Готовилось торжественное открытие, половину фасада успели украсить гирляндами искусственных роз, так они с тех пор и висят, уже успели выцвести на солнце и покрыться пылью.
Настоящие, живые цветы на клумбах умирают – их никто не поливает, ограды парков и скверов закрыты на замок.
В саду особняка Ламуаньон, построенного королём Генрихом Вторым для своей внебрачной дочери, Дианы Французской, выросло целое поле никому не нужных пурпурных тюльпанов.
У меня была безумная мысль перелезть через ограду и сорвать хотя бы несколько штук, я опомнилась только, когда сообразила, что из всех способов нарушить законы французского государства этот – самый бредовый.
Для того, чтобы вылезти на свет Божий, мы сами себе пишем справки: «Я, такой-то, проживающий по такому-то адресу, выхожу...» и указать причину. За товарами первой необходимости.
В аптеку. Выгулять собаку или ребёнка. Ставим дату, время и расписываемся. Постепенно эти бумажки накапливаются, их не успеваешь выбрасывать, они обнаруживаются всюду, от них нет спасения.
Мы берём эти самопальные пропуска с собой, чтобы предъявлять полицейским патрулям. Обычно это очень молоденькие, очень хорошенькие девушки.
Иногда они подстерегают нас возле полицейских машин, а иногда разъезжают по району на лошадях, как всадницы Апокалипсиса.
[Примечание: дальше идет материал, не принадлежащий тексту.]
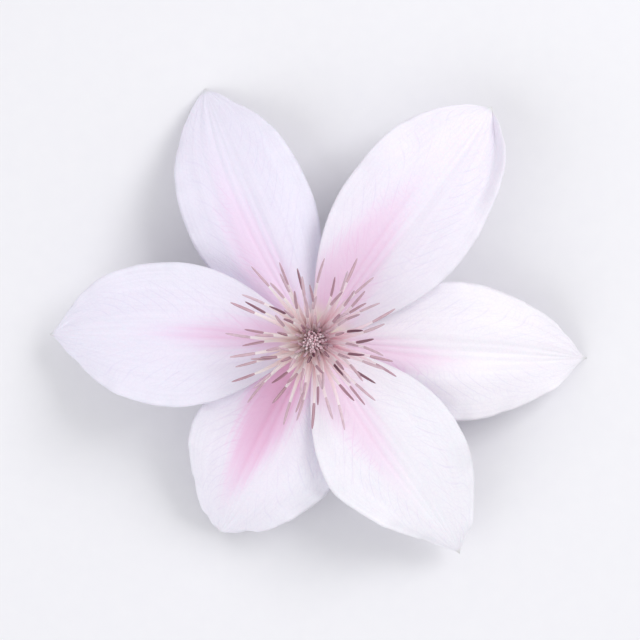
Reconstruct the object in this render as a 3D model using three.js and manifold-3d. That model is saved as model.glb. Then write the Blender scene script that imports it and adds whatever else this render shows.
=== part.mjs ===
// A clematis flower, picked with a short stalk and laid face up on a flat surface.
//
// Six broad pointed tepals spread from a small receptacle in two whorls of three: the outer three are
// set lower and arch down until their tips touch the surface, the inner three lie over their margins.
// A brush of stamens stands on the receptacle round a tuft of styles, and the stalk bends under the
// flower and lies along the surface. +Z is up, +Y is the top of the flower as it faces the viewer.
// Lengths are in millimetres and angles in degrees.

import * as THREE from "three";
import { mergeVertices } from "three/addons/utils/BufferGeometryUtils.js";
import Module from "manifold-3d";

const wasm = await Module();
wasm.setup();

const { degToRad, lerp, clamp, smoothstep } = THREE.MathUtils;

// Heights are counted from the middle of the outer tepals' claws, where they meet the receptacle.
const CLAW_HEIGHT = 14; // above the surface that the flower lies on
const SEAT_GAP = 0.3; // between a piece and what carries it

// Tepals.
const TEPAL_THICKNESS = 0.7;
const WHORL_STEP = 1.3; // from the outer whorl's claws up to the inner whorl's
const CLAW_HALF_WIDTH = 1.7;
const TIP_HALF_WIDTH = 0.3;
const WIDEST_AT = 0.46; // share of the midrib at which a tepal is widest
const SHOULDER = 0.85; // how slowly a tepal widens from its claw
const MARGIN_TURN = 1.5; // the inner whorl's margins turn up by this much and the outer whorl's down
const CHANNEL_DEPTH = 0.5; // the blade is channelled along its midrib
const CHANNEL_WIDTH = 0.2; // as a share of the half width
const RIB_DEPTH = 0.15; // the three main veins in it are grooves on the face and ridges on the back
const RIB_SPACING = 0.13;
const RIB_WIDTH = 0.05;
const WAVES = 2.6; // ruffles along one margin
const TEPAL_ROWS = 18;
const TEPAL_COLUMNS = [0, 0.065, 0.13, 0.2, 0.42, 0.68, 0.87, 1]; // each side of the midrib

// One entry for each tepal, counter-clockwise from the one on the right.
// bearing: the tip's direction from the flower's axis. reach: the tip's distance from it.
// left, right: on each side, seen from the claw, the widest half width and how full it stays further on.
// sway: how far the midrib bows to the left on its way. knee: share of the reach where it turns down.
// crown: how far the blade rises above its claw. tip: the tip's height above the surface.
// ruffle: the height of the waves in the margins. point: how much the last tenth is drawn in to a point.
// roll: how far the right margin rolls up behind the tip.
const TEPALS = [
  {
    bearing: -3.7, reach: 57.3, left: [14.0, 1.9], right: [14.4, 1.9], sway: 0, knee: 0.72,
    crown: 3.0, tip: 0.23, ruffle: 0.7, point: 0.45, roll: 0, inner: false,
  },
  {
    bearing: 52.7, reach: 60.5, left: [13.9, 2.9], right: [14.3, 3.0], sway: 0.6, knee: 0.72,
    crown: 3.4, tip: 9, ruffle: 1.0, point: 0.1, roll: 2.2, inner: true,
  },
  {
    bearing: 113.3, reach: 57.4, left: [13.3, 2.4], right: [13.2, 2.6], sway: 2.0, knee: 0.72,
    crown: 2.8, tip: 0.23, ruffle: 0.6, point: 0.05, roll: 0, inner: false,
  },
  {
    bearing: 178.6, reach: 54.6, left: [14.3, 1.9], right: [15.0, 2.3], sway: -0.4, knee: 0.72,
    crown: 3.2, tip: 6, ruffle: 0.8, point: 0.4, roll: 0, inner: true,
  },
  {
    bearing: 244.1, reach: 44.6, left: [16.2, 1.5], right: [15.3, 1.6], sway: 0.3, knee: 0.86,
    crown: 3.4, tip: 0.13, ruffle: 0.7, point: 0, roll: 0, inner: false,
  },
  {
    bearing: 304.5, reach: 53.5, left: [14.2, 2.1], right: [14.6, 1.25], sway: 0.6, knee: 0.72,
    crown: 2.6, tip: 5, ruffle: 0.9, point: 0.3, roll: 0, inner: true,
  },
];

// Receptacle and stalk.
const RECEPTACLE_RADIUS = 2.7;
const RECEPTACLE_TOP = 1.9;
const RECEPTACLE_BOTTOM = -1.6;
const STALK_RADIUS = 1.1;
const STALK_BEARING = 303; // under the lower right tepal
const STALK_BEND = 10.5; // radius of the bend that brings the stalk down on to the surface
const STALK_RUN = 34; // the part that lies on the surface
const STALK_BOW = 4; // how far that part curves to its left
const STALK_SIDES = 12;
const STALK_STEPS = 26;

// Stamens.
const STAMEN_COUNT = 104;
const TORUS_RADIUS = 2.5; // the knob that the stamens and styles stand on
const TORUS_HEIGHT = 1.5;
const INNER_STAMENS = 20; // these stay upright round the styles
const FILAMENT_LENGTH = [8, 13.4]; // inner, outer
const ANTHER_LENGTH = [4.4, 5.2];
const INNER_LEAN = [6.5, 15]; // first, last
const OUTER_LEAN = [19, 72];
const STAMEN_SWAY = 1.8; // how far a spreading stamen strays to either side on its way, at most
const STAMEN_HOOK = 1.8; // and its end
const STAMEN_CURL = [-0.6, 2]; // how far its end rises out of its bow
const INNER_SWAY = 0.3; // an inner stamen strays by this share of that
const LEAN_AT_FOOT = 0.7; // share of its lean with which a stamen leaves the knob
const LEAN_AT_END = 1.22; // and with which it ends
const FILAMENT_SECTION = [0.42, 0.34]; // half width and half thickness
const ANTHER_SECTION = [0.58, 0.46];
const STAMEN_TIP = 0.2;
const GOLDEN_ANGLE = 137.508;

// Styles.
const STYLE_COUNT = 19;
const STYLE_LENGTH = 9.5;
const STYLE_DOME_RADIUS = 1.15;
const STYLE_RADIUS = 0.32;
const STYLE_TIP = 0.2;
const TUFT_RADIUS = 1.75; // of the tuft at its top

// A repeatable random number from 0 to 1 for item i and use k.
function jitter(i, k) {
  const x = Math.sin(i * 12.9898 + k * 78.233) * 43758.5453;
  return x - Math.floor(x);
}

// A point at a distance and a bearing from the flower's axis.
function polar(radius, bearing, z) {
  const a = degToRad(bearing);
  return new THREE.Vector3(radius * Math.cos(a), radius * Math.sin(a), z);
}

// A repeatable random number from -1 to 1.
function stray(i, k) {
  return 2 * jitter(i, k) - 1;
}

// Half the width of a tepal at share s of its midrib, on the side with these measures.
function tepalHalfWidth(s, [widest, full], point) {
  const opening = Math.sin((Math.PI / 2) * Math.min(s / WIDEST_AT, 1)) ** SHOULDER;
  const closing = clamp((s - WIDEST_AT) / (1 - WIDEST_AT), 0, 1);
  const blade = lerp(CLAW_HALF_WIDTH, widest, opening) * (1 - closing ** full);
  return Math.max(blade * (1 - point * smoothstep(s, 0.9, 1)), TIP_HALF_WIDTH);
}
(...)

Среди уважительных причин для выхода из дома – занятия спортом. Это главное спасение от тоски и уныния.
По вечерам, когда мой сын по сети играет в «Мафию» с оставшимися в Москве одноклассниками, мы с мужем занимаемся пробежками.
Любые упражнения разрешены строго в индивидуальном порядке, поэтому мы, как заядлые конспираторы, держимся на расстоянии друг от друга и старательно делаем вид, что не знакомы.
Можно добежать до Центра Помпиду и фонтана Стравинского, он выключен, шланги, по которым проходила вода, лежат на пересохшем бетонном дне, как мёртвые змеи. Но чаще мы бегаем вокруг площади Вогезов.
В одном из окружающих её домов есть квартира, очевидно, очень большая, с двумя огромными балконами, выходящими прямо на площадь.
Не знаю, кто эти люди, живущие там, но когда бы я там ни появлялась, столы на балконах сервированы, я слышу непрерывный звон бокалов, музыку, разговоры на английском языке и весёлые восклицания. Современный «пир во время чумы» выглядит именно так.
Иногда светлым солнечным днем, когда возвращаешься с пробежки или после похода в магазин, кажется, что идёшь по самому обыкновенному, нормальному городу, только ранним-ранним утром, когда только рассвело, жители ещё не проснулись, не открылись магазины и дети не пошли в школу.
Так оно в общем и есть. Этот странный мир вокруг нас, то, что мы видим сейчас, – утро только начинающегося, долгого, ещё непонятного нам дня.